Opiate use can lead to an array of potential health hazards including an increased risk of overdose and the possibility of death. Short term effects of opiate abuse can result in great tragedy for the user if overdose or other serious complications should occur outside of the immediate care of a medical professional. While not all short term effects of opiates are dangerous or deadly, the potential for fatal outcomes is always present when opiates such as heroin, Oxycontin or other prescription painkillers are being abuse.
The immediate short term effects of opiates are generally analgesia or pain relief. The analgesic qualities of opiates and opioids are the primary reason why these drugs are prescribed openly to millions of people each year. Unfortunately, the analgesic effects of these drugs is short lived and the dangers that come as a result of using these drugs far outweigh the benefits for some.
One of the most common short term effects of opiates is constipation. In fact, certain opiates were once widely prescribed in the treatment of chronic diarrhea as a means of preventing bowel movements. The constipation that arises when opiates are used can actually become severe and may even warrant the need for medical treatment.
Many people who take opiates experience strong bouts of nausea and vomiting when they use these drugs. Those who do experience nausea often report that the upset stomach doesn’t go away even when the drug is used consecutively for many weeks or months.
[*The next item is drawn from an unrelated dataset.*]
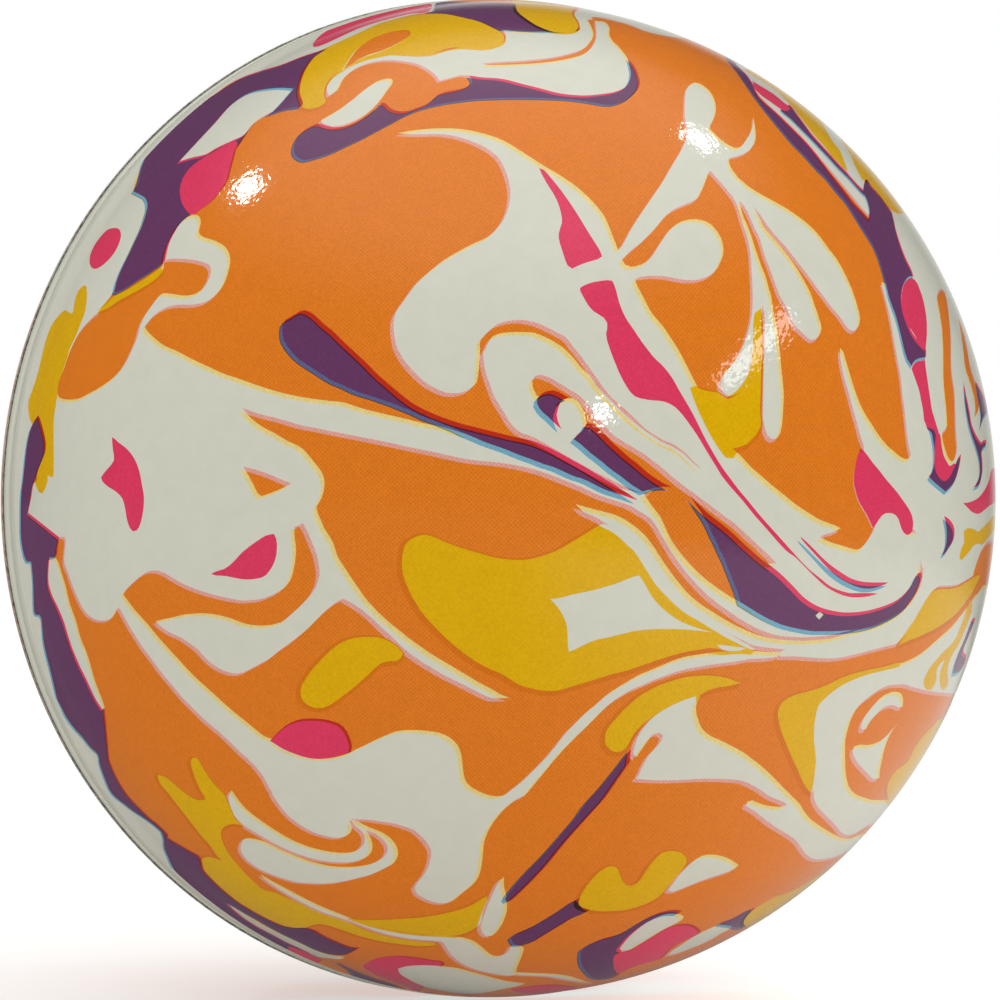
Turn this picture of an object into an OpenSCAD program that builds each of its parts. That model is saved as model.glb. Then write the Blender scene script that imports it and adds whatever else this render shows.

Most users report feeling dizzy or having a lack of coordination when using opiates. This is one of the less serious short term effects of opiates but it can lead way to injury if the user attempts to walk or perform certain activities while under the influence.
According to PubMed, opiate use can lead to respiratory depression. This is one of the more serious short term effects of opiates as a severe case of respiratory depression can cause heart attack, stroke, convulsions, seizures or other serious complications.